BEGIN
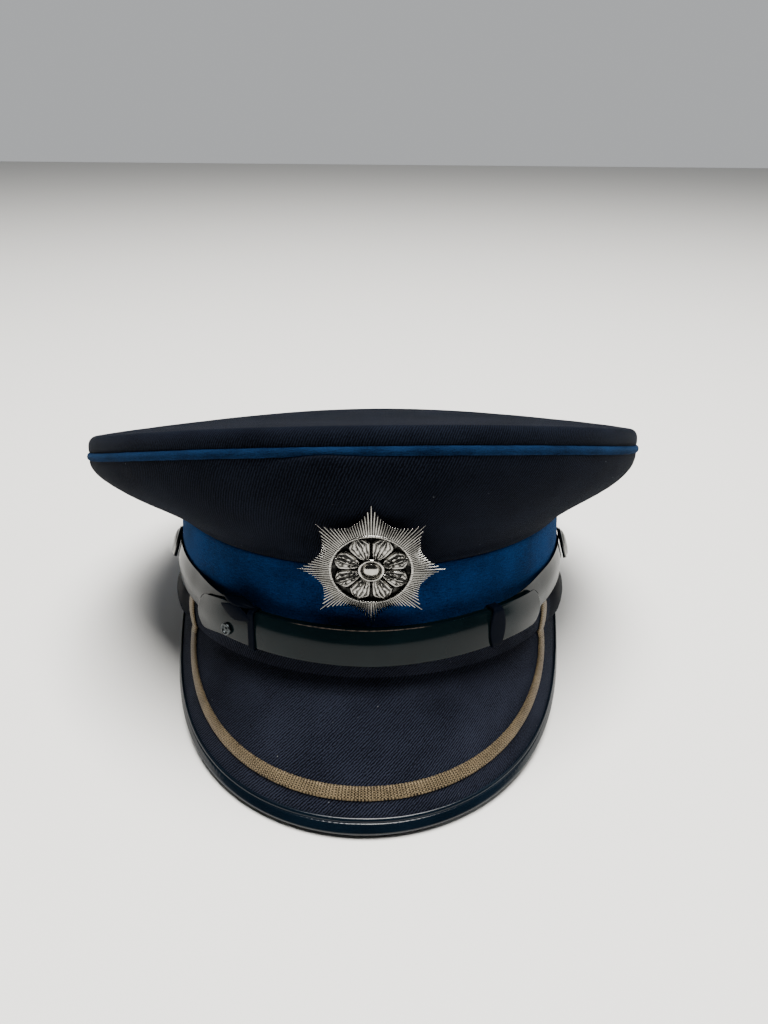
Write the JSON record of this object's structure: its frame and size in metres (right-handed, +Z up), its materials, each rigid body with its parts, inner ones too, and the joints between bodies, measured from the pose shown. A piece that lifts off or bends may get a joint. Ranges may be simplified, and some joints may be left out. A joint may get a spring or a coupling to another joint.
{
  "type": "peaked uniform cap",
  "caption": "Stiff peaked uniform cap with a saucer crown, contrast band and piping, braided peak, patent chin strap and rayed star badge.",
  "frame": {"origin": "bottom centre of the bounding box, on the surface that the cap stands on", "axes": "+Z up, -Y the way the peak points, +X to the right in front view; the cap leans back on the rear edge of its band with the peak's edge on the surface"},
  "size_m": [0.2496, 0.277, 0.1391],
  "materials": {
    "cloth_navy": "fine wool twill, nearly black navy",
    "felt_blue": "short napped blue felt",
    "patent_black": "patent gloss",
    "braid_bronze": "woven metal thread, tarnished",
    "snap_black": "blackened",
    "metal_silver": "bright, pressed and soldered"
  },
  "bodies": {
    "root": {"crown_top": "cloth_navy", "crown_quarters": "cloth_navy", "peak_board": "cloth_navy", "crown_piping": "felt_blue", "cap_band": "felt_blue", "band_edge": "patent_black", "peak_binding": "patent_black", "strap_under": "patent_black", "strap_over": "patent_black", "keeper_left": "patent_black", "keeper_right": "patent_black", "washer_left": "patent_black", "washer_right": "patent_black", "peak_braid": "braid_bronze", "strap_stud": "snap_black", "badge_star": "metal_silver", "button_left": "metal_silver", "button_right": "metal_silver"}
  },
  "joints": []
}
END
Copy down the whole of the data above, matching it exactly.

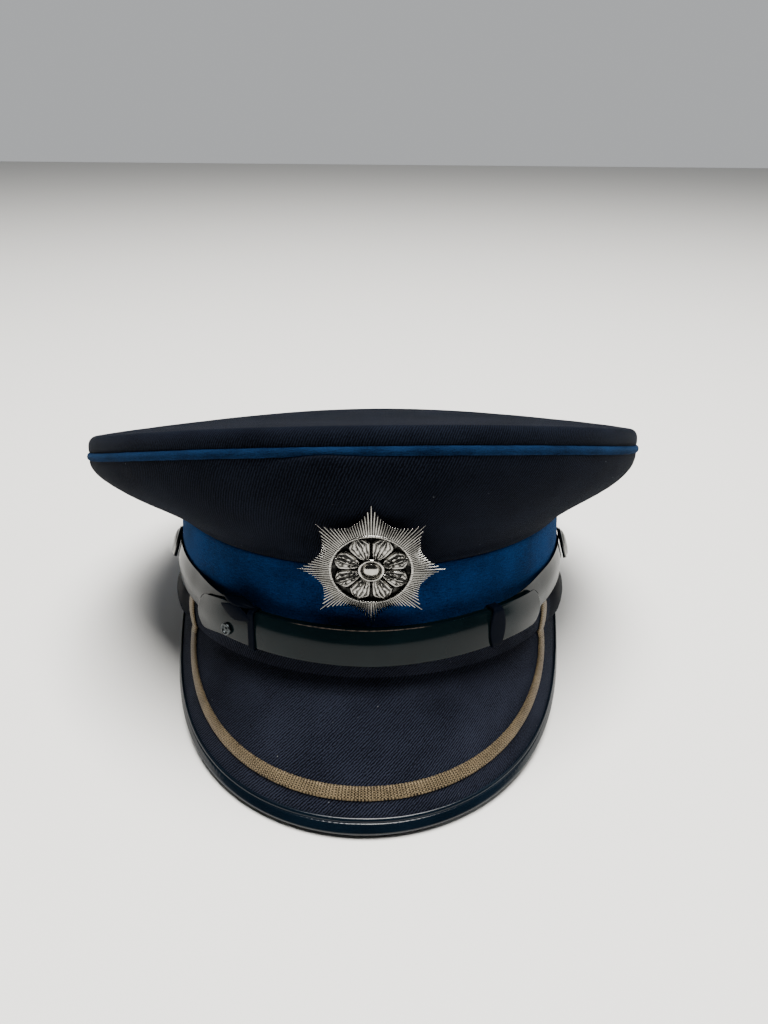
Write the JSON record of this object's structure: its frame and size in metres (right-handed, +Z up), its materials, each rigid body with its parts, inner ones too, and the joints between bodies, measured from the pose shown. A piece that lifts off or bends may get a joint. Ranges may be simplified, and some joints may be left out. A joint may get a spring or a coupling to another joint.
{
  "type": "peaked uniform cap",
  "caption": "Stiff peaked uniform cap with a saucer crown, contrast band and piping, braided peak, patent chin strap and rayed star badge.",
  "frame": {"origin": "bottom centre of the bounding box, on the surface that the cap stands on", "axes": "+Z up, -Y the way the peak points, +X to the right in front view; the cap leans back on the rear edge of its band with the peak's edge on the surface"},
  "size_m": [0.2496, 0.277, 0.1391],
  "materials": {
    "cloth_navy": "fine wool twill, nearly black navy",
    "felt_blue": "short napped blue felt",
    "patent_black": "patent gloss",
    "braid_bronze": "woven metal thread, tarnished",
    "snap_black": "blackened",
    "metal_silver": "bright, pressed and soldered"
  },
  "bodies": {
    "root": {"crown_top": "cloth_navy", "crown_quarters": "cloth_navy", "peak_board": "cloth_navy", "crown_piping": "felt_blue", "cap_band": "felt_blue", "band_edge": "patent_black", "peak_binding": "patent_black", "strap_under": "patent_black", "strap_over": "patent_black", "keeper_left": "patent_black", "keeper_right": "patent_black", "washer_left": "patent_black", "washer_right": "patent_black", "peak_braid": "braid_bronze", "strap_stud": "snap_black", "badge_star": "metal_silver", "button_left": "metal_silver", "button_right": "metal_silver"}
  },
  "joints": []
}